At 21, Belén left the U.S. and didn't look back. Alone, far off the beaten path in places like Syria and Tajikistan, she confronts violence, lechery, and places where it’s hard to find a good glass of wine, and reflects on what it means to be an American in a largely American-made mess of a world.
After growing up in Washington, D.C. and Texas, and then attending Columbia University in New York, Belén Fernández ended up in a state of self-imposed exile from the United States. From trekking―through Europe, the Middle East, Morocco, and Latin America―to packing avocados in southern Spain, to marrying a Palestinian-Lebanese man, to witnessing the violent aftermath of the 2009 coup in Honduras, the international travel allowed her by an American passport has, ironically, given her a direct view of the devastating consequences of U.S. machinations worldwide.
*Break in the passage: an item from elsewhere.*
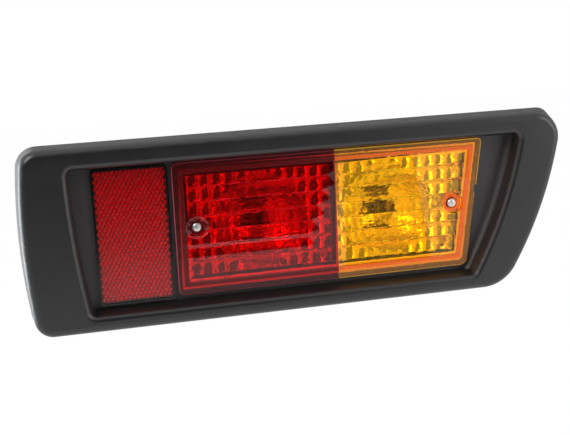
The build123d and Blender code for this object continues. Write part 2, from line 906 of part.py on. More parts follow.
def make_earth_link():
    first, second = bulb_places.values()
    link = prism(
        rectangle(first, second, -link_width / 2, link_width / 2), link_place, link_place + link_thickness
    )
    for x in (first, second):
        link -= rod(x, 0, sleeve_outer, link_place - 1, link_place + link_thickness + 1)
    return link


# ================================================================ mounting studs
def make_mounting_studs():
    points = [
        (0, stud_tip),
        (stud_radius - 0.8, stud_tip),
        (stud_radius, stud_tip + 0.8),
        (stud_radius, 0),
        (stud_collar_radius, 0),
        (stud_collar_radius, stud_collar_height),
        (stud_radius, stud_collar_height),
        (stud_radius, stud_collar_height + stud_embed),
        (0, stud_collar_height + stud_embed),
    ]
    return Compound(children=[turned(points, x, z) for x, z in stud_places])


def make_all():
    """Every sub-part by its node's name."""
    lens = make_lens()
    red_reflector, amber_reflector = make_reflectors()
    pieces = {
        "bezel": make_bezel(),
        "red_lens": split(lens, -1),
        "amber_lens": split(lens, 1),
        "lens_screws": make_lens_screws(),
        "lens_screw_seals": make_lens_screw_seals(),
        "lens_gasket": make_lens_gasket(),
        "reflex_frame": make_reflex_frame(),
        "reflex_lens": make_reflex_lens(),
        "reflex_backing": make_reflex_backing(),
        "reflex_push_nuts": make_reflex_nuts(),
        "housing": make_housing(),
        "housing_screws": make_housing_screws(),
        "panel_seal": make_panel_seal(),
        "stop_tail_reflector": red_reflector,
        "indicator_reflector": amber_reflector,
        "reflector_screws": make_reflector_screws(),
        "earth_link": make_earth_link(),
        "rear_cover": make_rear_cover(),
        "rear_cover_seal": make_rear_cover_seal(),
        "rear_cover_screws": make_rear_cover_screws(),
        "cable_grommet": make_cable_grommet(),
        "mounting_studs": make_mounting_studs(),
    }
    for name, x in bulb_places.items():
        double = name == "stop_tail"
        pieces[f"{name}_bulb_glass"] = make_bulb_glass(x)
        pieces[f"{name}_bulb_cap"] = make_bulb_cap(x, double)
        pieces[f"{name}_bulb_base"] = make_bulb_base(x)
        pieces[f"{name}_bulb_contacts"] = make_bulb_contacts(x, double)
        pieces[f"{name}_bulb_filaments"] = make_bulb_filaments(x, double)
        pieces[f"{name}_holder_sleeve"] = make_sleeve(x, double)
        pieces[f"{name}_contact_plate"] = make_contact_plate(x, double)
        pieces[f"{name}_contact_leaves"] = make_contact_leaves(x, double)
    return pieces


if __name__ == "__main__":
    os.makedirs("parts", exist_ok=True)
    for node, shape in make_all().items():
        save(node, shape)
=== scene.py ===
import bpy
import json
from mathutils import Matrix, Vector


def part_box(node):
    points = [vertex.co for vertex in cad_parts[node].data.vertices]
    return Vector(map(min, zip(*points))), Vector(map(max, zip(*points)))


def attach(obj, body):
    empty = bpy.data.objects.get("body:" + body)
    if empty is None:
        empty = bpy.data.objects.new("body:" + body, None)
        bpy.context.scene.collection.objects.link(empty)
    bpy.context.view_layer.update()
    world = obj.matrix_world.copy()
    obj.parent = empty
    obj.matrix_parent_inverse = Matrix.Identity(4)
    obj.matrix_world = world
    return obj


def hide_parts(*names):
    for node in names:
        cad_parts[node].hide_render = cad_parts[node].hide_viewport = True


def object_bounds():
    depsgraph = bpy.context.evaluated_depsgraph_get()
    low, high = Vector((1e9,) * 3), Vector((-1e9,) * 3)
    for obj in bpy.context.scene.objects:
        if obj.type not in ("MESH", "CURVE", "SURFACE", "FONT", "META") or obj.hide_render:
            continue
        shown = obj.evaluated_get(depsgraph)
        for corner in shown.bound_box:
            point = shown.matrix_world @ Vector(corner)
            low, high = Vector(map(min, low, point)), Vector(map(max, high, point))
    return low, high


bl_info = {
    "name": "Trailer tail light looks",
    "version": (1, 0, 0),
    "blender": (4, 5, 0),
    "location": "3D View > Sidebar > Tail light",
    "description": "Finishes, lens optics, reflectors and studio for a recessed rear combination lamp",
    "category": "Object",
}

import json
import math
from collections import namedtuple

import bmesh
import bpy
from mathutils import Matrix, Vector

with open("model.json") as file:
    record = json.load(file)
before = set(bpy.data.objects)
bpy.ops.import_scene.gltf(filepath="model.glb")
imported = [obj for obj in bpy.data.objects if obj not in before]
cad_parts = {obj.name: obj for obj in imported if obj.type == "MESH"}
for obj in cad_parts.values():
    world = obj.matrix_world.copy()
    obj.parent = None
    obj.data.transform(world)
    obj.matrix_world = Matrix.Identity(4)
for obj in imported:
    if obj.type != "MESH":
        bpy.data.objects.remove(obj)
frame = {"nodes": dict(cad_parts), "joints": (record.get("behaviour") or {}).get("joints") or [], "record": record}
cad_low, cad_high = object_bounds()

ROOT = "lamp_body"
LENS = "lens"
HALVES = ("stop_tail", "indicator")

# where each half's bulb stands
BULB_AXIS = {
    joint["name"].removesuffix("_bulb_turn"): Vector(joint["pos_m"])
    for joint in frame["joints"]
    if joint["name"].endswith("_bulb_turn")
}

MM = 0.001
TINY = 0.001 * MM

# surround and lenses; a lean is how far an end runs sideways for each unit of height
RECESS_DEPTH = 15.0 * MM
LENS_BORDER = 8.2 * MM
LENS_THICKNESS = 2.6 * MM
LENS_END_LEAN = 0.137
LENS_EDGE_SHARE = 0.46
BAND_PITCH = 10.7 * MM
SINK_DEPTH = 0.016 * MM
RIB_DEPTH = 2.1 * MM

# reflectors
REFLECTOR_END_LEAN = 0.082
DISH_BACK = 16.5 * MM
DISH_COLUMNS = 221
DISH_ROWS = 121
BORE_SIDES = 72
BORE_LENGTH = 80 * MM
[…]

For some years Fernández survived thanks to the generosity of strangers who picked her up hitchhiking, fed her, and offered accommodations; then she discovered people would pay her for her powerful, unfiltered journalism, enabling―as of the present moment―continued survival.
In just a few short years of publishing her observations on world politics and writing from places as varied as Lebanon, Italy, Uzbekistan, Syria, Mexico, Turkey, Honduras, and Iran, Belén Fernández has earned a place alongside Martha Gellhorn and Susan Sontag as one of the most trenchant observers of American actions abroad.